Few people from those years have forgetten their first encounter with Dugin, who had a gift for making an entrance. Konstantin Serebrov, a follower and chronicler of the mystical underground, says Dugin ‘looked like a true representative of a higher race, with his strict and formal appearance. He belonged to the gilded youth of Moscow who had to satisfy great expectations.’ In a memoir of the times, Serebrov recalls meeting Dugin at Moscow’s Kievskaya metro station:

A look of rapture came over Alexander’s face. He pulled a bottle of port wine out of his bag and threw it on the platform. ‘Sieg Heil! I make this sacrifice to the god Dionysus.’ The bottle shattered into a million pieces, spreading a wave of port across the platform.8

The subjects of Dugin’s art and his fascination with Nazism were all part and parcel of his total devotion to Golovin, who had a penchant for ‘zombifying’ his followers and teaching them to ‘zombify’ others. Serebrov records that Dugin himself had an ‘attendant’ named Alex, whom he would order around.

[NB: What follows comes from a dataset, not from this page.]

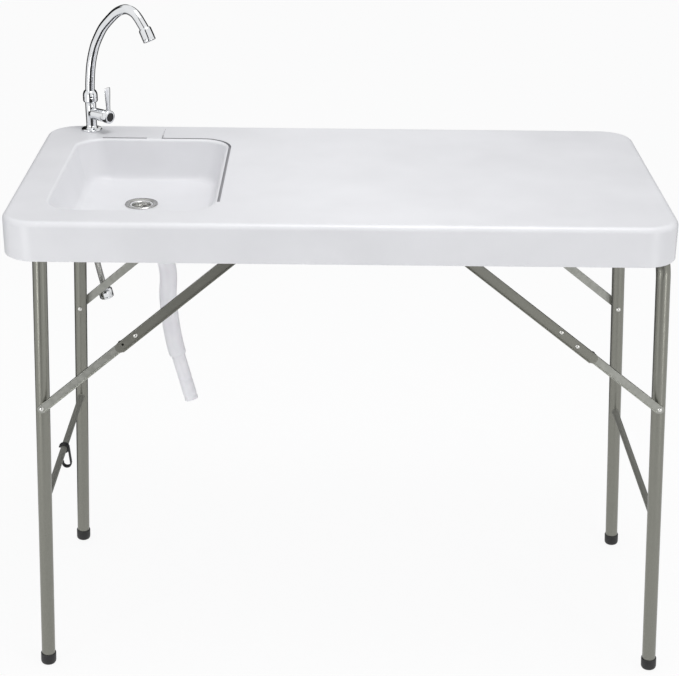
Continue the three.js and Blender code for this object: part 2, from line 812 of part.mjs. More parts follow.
for (const [frame, barHeight] of [[leftFrame, leftCrossbarHeight], [rightFrame, rightCrossbarHeight]]) {
  place(`${frame.name}_leg_frame`, legTube(frame, legTubeRadius), coatedSteel);
  place(`${frame.name}_crossbar`, crossbar(frame, barHeight), coatedSteel);
  for (const y of [-legSpan / 2, legSpan / 2]) {
    place(`${frame.name}_foot_${y < 0 ? "front" : "back"}`, foot(frame, y), blackPlastic);
  }
  for (const y of [-strapPlace, strapPlace]) strap(frame, y);
}

// Storage clip: an open band on the left crossbar, in one piece with a hook
function clipHook() {
  const outer = [];
  const inner = [];
  const half = clipStrip / 2;
  for (let step = 0; step <= clipHookSteps; step += 1) {
    const angle = -(step / clipHookSteps) * clipHookTurn * toRadians;
    const direction = [Math.cos(angle), Math.sin(angle)];
    for (const [edge, radius] of [[outer, clipHookRadius + half], [inner, clipHookRadius - half]]) {
      const x = clipHookReach - clipHookRadius + radius * direction[0];
      edge.push(new THREE.Vector2(x, radius * direction[1] - clipHookDrop));
    }
  }
  const root = clipBandRadius - clipStrip;
  outer.unshift(new THREE.Vector2(root + clipStrip, 0));
  inner.unshift(new THREE.Vector2(root, 0));
  return new THREE.Shape([...outer, ...inner.reverse()]);
}

function clip() {
  const half = clipBandHeight / 2;
  const bore = crossbarRadius + seat;
  const band = ringBetween(bore, clipBandRadius, -half, half).rotateX(Math.PI / 2);
  const shaft = new THREE.CylinderGeometry(bore, bore, clipBandHeight + overrun, roundSteps);
  const reach = clipBandRadius + overrun;
  const halfGap = reach * Math.tan(clipGapTurn * toRadians);
  const wedge = new THREE.Shape([
    new THREE.Vector2(0, 0),
    new THREE.Vector2(reach, -halfGap),
    new THREE.Vector2(reach, halfGap),
  ]);
  const gap = plate(wedge, -half - overrun, half + overrun).rotateY(-clipGapPlace * toRadians);
  return cut(join(band, plate(clipHook(), -half, half)), shaft, gap);
}
const clipCentre = legPoint(leftFrame, leftCrossbarHeight, clipPlace);
place("leg_clip", clip(), blackPlastic, clipCentre.toArray());

// Faucet
const faucetBase = [faucetX, faucetY, topHeight];

place("faucet_flange", turned([
  [shankRadius + 2 * seat, seat],
  [flangeRadius, seat],
  [flangeRadius, flangeHeight / 3],
  [flangeRadius * flangeShoulderShare, flangeHeight * flangeShoulderRiseShare],
  [faucetNeckRadius + faucetNeckFlare, flangeHeight],
  [shankRadius + 2 * seat, flangeHeight],
]), chrome, faucetBase);

function faucetBody() {
  const low = flangeHeight + seat;
  const waist = valveHeight - valveRadius;
  const riser = turned([
    [0, low],
    [faucetNeckRadius + faucetNeckFlare, low],
    [faucetNeckRadius, low + (waist - low) / 3],
    [faucetNeckRadius, waist],
    [riserRadius, valveHeight],
    [riserRadius, riserHeight],
    [0, riserHeight],
  ]);
  const valveRoot = valveRadius * valveTaperShare;
  const barrel = new THREE.CylinderGeometry(valveRadius, valveRoot, valveReach, roundSteps);
  barrel.rotateZ(-Math.PI / 2).translate(valveReach / 2, 0, valveHeight).rotateZ(-valveTurn * toRadians);
  return join(riser, barrel);
}
place("faucet_body", faucetBody(), chrome, faucetBase);

// The lever's hub turns on the valve's axis, and the blade stands up from it
function faucetLever() {
  const hub = new THREE.CylinderGeometry(hubRadius, hubRadius, hubLength, roundSteps).rotateZ(-Math.PI / 2);
  const half = leverWidth / 2;
  const rootHeight = hubRadius * leverRootShare;
  const rootHalf = half * leverRootWidthShare;
  const waistHalf = half * leverWaistWidthShare;
  const shape = new THREE.Shape();
  shape.moveTo(-rootHalf, rootHeight);
  shape.lineTo(rootHalf, rootHeight);
  shape.lineTo(waistHalf, hubRadius + half);
  shape.lineTo(half, leverLength - half);
  shape.absarc(0, leverLength - half, half, 0, Math.PI, false);
  shape.lineTo(-waistHalf, hubRadius + half);
  const blade = plate(shape, -leverThickness / 2, leverThickness / 2).rotateZ(Math.PI / 2);
  const recessRadius = capRadius + seat;
  const recess = new THREE.CylinderGeometry(recessRadius, recessRadius, capHeight + overrun, roundSteps);
  recess.rotateZ(-Math.PI / 2).translate((hubLength + overrun - capHeight) / 2, 0, 0);
  return cut(join(hub, blade), recess);
}
const valveAxis = new THREE.Vector3(Math.cos(valveTurn * toRadians), -Math.sin(valveTurn * toRadians), 0);
const hubOffset = valveReach + seat + hubLength / 2;
const hubCentre = new THREE.Vector3(...faucetBase).addScaledVector(valveAxis, hubOffset);
hubCentre.z += valveHeight;
place("faucet_lever", faucetLever(), chrome, hubCentre.toArray(), [0, 0, -valveTurn * toRadians]);

const capFace = hubCentre.clone().addScaledVector(valveAxis, hubLength / 2 - capHeight + seat);
placeAlong("faucet_lever_cap", turned([
  [0, 0],
  [capRadius, 0],
  [capRadius, capHeight * capEdgeShare],
  [capRadius * capCrownShare, capHeight],
  [0, capHeight],
]), blackPlastic, capFace, valveAxis);

place("faucet_collar", turned([
  [spoutRadius + seat, riserHeight + seat],
  [riserRadius + collarSkirt, riserHeight + seat],
  ...collarWidestShares.map((share) => [collarRadius, riserHeight + collarHeight * share]),
  [collarRadius * collarShoulderRadiusShare, riserHeight + collarHeight * collarShoulderShare],
  [spoutRadius + collarLip, riserHeight + collarHeight],
  [spoutRadius + seat, riserHeight + collarHeight],
]), chrome, faucetBase);

// The swan neck lies in one upright plane that turns with the spout
const spoutAngle = spoutTurn * toRadians;
const spoutDirection = new THREE.Vector3(Math.cos(spoutAngle), -Math.sin(spoutAngle), 0);
function spoutPoint(reach, rise) {
  return new THREE.Vector3(faucetX, faucetY, topHeight + rise).addScaledVector(spoutDirection, reach);
}
const archPoints = archReachShares.map((reachShare, index) => {
  return spoutPoint(reachShare * spoutReach, archRiseShares[index] * spoutRise);
});
const nozzleMouth = spoutPoint(spoutReach, nozzleMouthShare * spoutRise);
const nozzleAxis = nozzleMouth.clone().sub(archPoints[archPoints.length - 1]).normalize();
const neckEnd = nozzleMouth.clone().addScaledVector(nozzleAxis, -nozzleLength - spoutEase);
const spoutEnd = nozzleMouth.clone().addScaledVector(nozzleAxis, nozzleSocket - nozzleLength);

function spoutTube() {
  const start = spoutPoint(0, riserHeight + seat);
  const collarTop = spoutPoint(0, riserHeight + collarHeight);
  const neck = new THREE.CatmullRomCurve3([collarTop, ...archPoints.slice(0, -1), neckEnd]);
  return tube([start, ...neck.getPoints(neckSteps), spoutEnd], spoutRadius, neckSides);
}
place("faucet_spout", spoutTube(), chrome);

const socketDepth = nozzleSocket + seat;
placeAlong("faucet_nozzle", turned([
  [nozzleBore, 0],
  [nozzleRadius - nozzleMouthEdge, 0],
  [nozzleRadius, nozzleMouthEdge],
  [nozzleRadius, nozzleLength - nozzleTopEdge],
  [nozzleRadius - nozzleTopStep, nozzleLength],
  [spoutRadius + 2 * seat, nozzleLength],
  [spoutRadius + 2 * seat, nozzleLength - socketDepth],
  [nozzleBore, nozzleLength - socketDepth],
]), chrome, nozzleMouth, nozzleAxis.clone().negate());

place("faucet_shank", turned([
  [shankBoreRadius, -shankLength],
  [shankRadius, -shankLength],
  [shankRadius, flangeHeight],
  [shankBoreRadius, flangeHeight],
]), brightSteel, faucetBase);

const locknutTop = panelUnderside - seat;
const locknutLow = locknutTop - locknutHeight;
const locknutBore = disc(shankRadius + seat, locknutLow - overrun, locknutTop + overrun);
const locknut = cut(disc(locknutRadius, locknutLow, locknutTop, locknutSides), locknutBore);
place("faucet_locknut", locknut, brightSteel, [faucetX, faucetY, 0]);

// Supply hose, its crimped ferrules and the swivel connector
const shankEnd = topHeight - shankLength;
const supplyTop = new THREE.Vector3(faucetX, faucetY, shankEnd - ferruleLength - seat);
const supplyPoints = routeFrom(supplyTop, supplyHoseRoute);
const supplyFoot = supplyPoints[supplyPoints.length - 1];
const supplyAxis = supplyFoot.clone().sub(supplyPoints[supplyPoints.length - 2]).normalize();
place("supply_hose", tube(supplyPoints, supplyRadius, cordSides, supplyBoreRadius), braid);
const topFerrule = ringBetween(shankBoreRadius, ferruleRadius, supplyTop.z + seat, shankEnd - seat);
place("supply_top_ferrule", topFerrule, chrome, [faucetX, faucetY, 0]);
const nippleStart = supplyFoot.clone().addScaledVector(supplyAxis, seat);
placeAlong("supply_end_ferrule", turned([
  [supplyBoreRadius, 0],
  [ferruleRadius, 0],
  [ferruleRadius, ferruleLength * ferruleCrimpShare],
  [nippleRadius, ferruleLength * ferruleCrimpShare],
  [nippleRadius, ferruleLength],
  [supplyBoreRadius, ferruleLength],
]), chrome, nippleStart, supplyAxis);
const crimpLength = ferruleLength * ferruleCrimpShare;
const connectorStart = nippleStart.clone().addScaledVector(supplyAxis, crimpLength + seat);
placeAlong("supply_connector", turned([
  [nippleRadius + seat, 0],
  [connectorRadius - connectorShoulder, 0],
  [connectorRadius, connectorShoulder],
  [connectorRadius, connectorLength - connectorEdge],
  [connectorRadius - connectorEdge, connectorLength],
  [connectorBore, connectorLength],
  [connectorBore, connectorFace],
  [nippleRadius + seat, connectorFace],
], connectorSides), chrome, connectorStart, supplyAxis);

// Drain: strainer, threaded body, gasket and nut
const drainPlace = [drainX, drainY, 0];
const cupBottom = drainSeat - cupDepth;

function strainer() {
  const top = drainSeat + seat;
  const body = turned([
    [0, cupBottom],
    [cupRadius, cupBottom],
    [cupRadius, top],
    [strainerRadius, top],
    [strainerRadius, top + strainerThickness / 2],
    [strainerRadius - strainerThickness, top + strainerThickness],
    [cupRadius - cupWall + strainerThickness, top + strainerThickness],
    [cupRadius - cupWall, top],
    [cupRadius - cupWall, cupBottom + cupWall],
    [0, cupBottom + cupWall],
  ]);
  const hole = () => disc(strainerHole, cupBottom - overrun, cupBottom + cupWall + overrun, cordSides);
  const holes = [hole()];
  for (let index = 0; index < strainerHoles; index += 1) {
    const angle = (index / strainerHoles) * 2 * Math.PI;
    holes.push(hole().translate(strainerHoleRing, 0, 0).rotateZ(angle));
  }
  return cut(body, ...holes);
}
place("drain_strainer", strainer(), brightSteel, drainPlace);

const bodyLow = drainSeat - drainBodyDepth;
const spigotLow = bodyLow - spigotLength;
place("drain_body", turned([
  [cupRadius + seat, drainSeat],
  [drainBodyRadius, drainSeat],
  [drainBodyRadius, bodyLow + drainBodyTaper],
  [hoseRadius, bodyLow],
  [spigotRadius, bodyLow],
  [spigotRadius, spigotLow],
  [spigotBoreRadius, spigotLow],
  [spigotBoreRadius, bodyLow],
  [cupRadius + seat, bodyLow + drainThroatTaper],
]), hosePlastic, drainPlace);

const gasketTop = drainSeat - basinWall - seat;
const gasketLow = gasketTop - gasketThickness;
const gasket = ringBetween(drainBodyRadius + seat, gasketRadius, gasketLow, gasketTop);
place("drain_gasket", gasket, rubber, drainPlace);

function drainNut() {
  const top = gasketLow - seat;
  const low = top - drainNutHeight;
  const ringNut = ringBetween(drainBodyRadius + seat, drainNutRadius, low, top);
  const lugRoot = drainNutRadius - drainNutLugRoot;
  const lugEnd = drainNutRadius + drainNutLug;
  const lugs = [];
  for (let index = 0; index < drainNutLugs; index += 1) {
    const lug = block(lugRoot, lugEnd, -drainNutLug, drainNutLug, low, top);
    lugs.push(lug.rotateZ((index / drainNutLugs) * 2 * Math.PI));
  }
  return join(ringNut, ...lugs);
}
place("drain_locknut", drainNut(), hosePlastic, drainPlace);

// Drain hose and its cuff
const hoseStart = new THREE.Vector3(drainX, drainY, bodyLow - seat);
const hosePoints = routeFrom(hoseStart, drainHoseRoute);
const hoseEnd = hosePoints[hosePoints.length - 1];
place("drain_hose", tube(hosePoints, hoseRadius, hoseSides, hoseBoreRadius), hosePlastic);

const cuffAxis = hoseEnd.clone().sub(hosePoints[hosePoints.length - 2]).normalize();
placeAlong("drain_cuff", turned([
  [cuffBoreRadius, 0],
  [cuffCollar, 0],
  [cuffCollar, cuffCollarLength],
  [cuffRadius, cuffCollarLength + cuffCollarEase],
  [cuffRadius * cuffTaperShare, cuffLength],
  [cuffBoreRadius, cuffLength],
]), hosePlastic, hoseEnd.clone().addScaledVector(cuffAxis, seat), cuffAxis);

// The middle of the whole stand comes to x = 0
stand.updateMatrixWorld(true);
const bounds = new THREE.Box3().setFromObject(stand, true);
stand.position.x = -(bounds.min.x + bounds.max.x) / 2;

export default stand;
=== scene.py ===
# %% [markdown]
# # A folding camping table with a moulded sink
# The real table has a white plastic top on two bent steel leg frames that fold
# up under it. A basin, a swan-neck faucet and a drain hose stand at its left end.
# This lesson builds its looks around solids that were packed before. They fix
# every size and every place, so a piece only has to be made where its solid is.

import json
import math

import bpy
from mathutils import Matrix, Vector

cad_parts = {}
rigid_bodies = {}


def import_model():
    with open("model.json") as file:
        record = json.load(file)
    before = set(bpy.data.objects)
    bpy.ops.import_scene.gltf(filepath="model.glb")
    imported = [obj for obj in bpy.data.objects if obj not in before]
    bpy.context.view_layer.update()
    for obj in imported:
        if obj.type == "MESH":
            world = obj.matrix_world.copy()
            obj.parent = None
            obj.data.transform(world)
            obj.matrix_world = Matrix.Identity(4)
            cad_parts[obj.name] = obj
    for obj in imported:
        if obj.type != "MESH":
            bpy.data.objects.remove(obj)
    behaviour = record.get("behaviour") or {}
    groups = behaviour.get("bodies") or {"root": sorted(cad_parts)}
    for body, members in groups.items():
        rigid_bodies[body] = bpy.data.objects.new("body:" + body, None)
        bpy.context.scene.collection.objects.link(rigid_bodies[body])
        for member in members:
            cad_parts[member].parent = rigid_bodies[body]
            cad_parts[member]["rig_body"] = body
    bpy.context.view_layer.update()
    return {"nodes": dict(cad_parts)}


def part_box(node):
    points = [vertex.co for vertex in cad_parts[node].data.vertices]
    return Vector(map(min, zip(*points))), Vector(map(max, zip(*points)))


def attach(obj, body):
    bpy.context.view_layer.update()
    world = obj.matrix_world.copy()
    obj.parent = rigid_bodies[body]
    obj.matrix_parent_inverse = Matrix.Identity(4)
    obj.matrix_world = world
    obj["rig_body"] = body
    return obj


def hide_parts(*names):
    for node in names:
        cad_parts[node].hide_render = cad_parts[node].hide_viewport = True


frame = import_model()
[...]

Dugin is very forthright about his early Nazi antics, which he says were more about his total rebellion against a stifling Soviet upbringing than any real sympathy for Hitler. Still, virtually everyone who remembers Dugin from his early years brings it up. Serbebrov, for example, recalls Dugin reprising his famous song ‘Fuck the Damned Sovdep’: ‘20 million in the river, 20 million in the ovens, our machine guns will not misfire’, after which ‘Alexander threw his head back and closed his eyes as if he were in ecstasy.’9

In 2005, Dugin agreed to sit down with me for the first in a series of interviews about his life. Over coffee in a Mayakovsky Square café in central Moscow he unburdened himself about the (as he put it) ‘shamanistic crisis of self-actualization’ that characterised his early life. ‘I was completely normal in every sense: morally, rationally, psychologically. But the system around me was completely hostile to me.’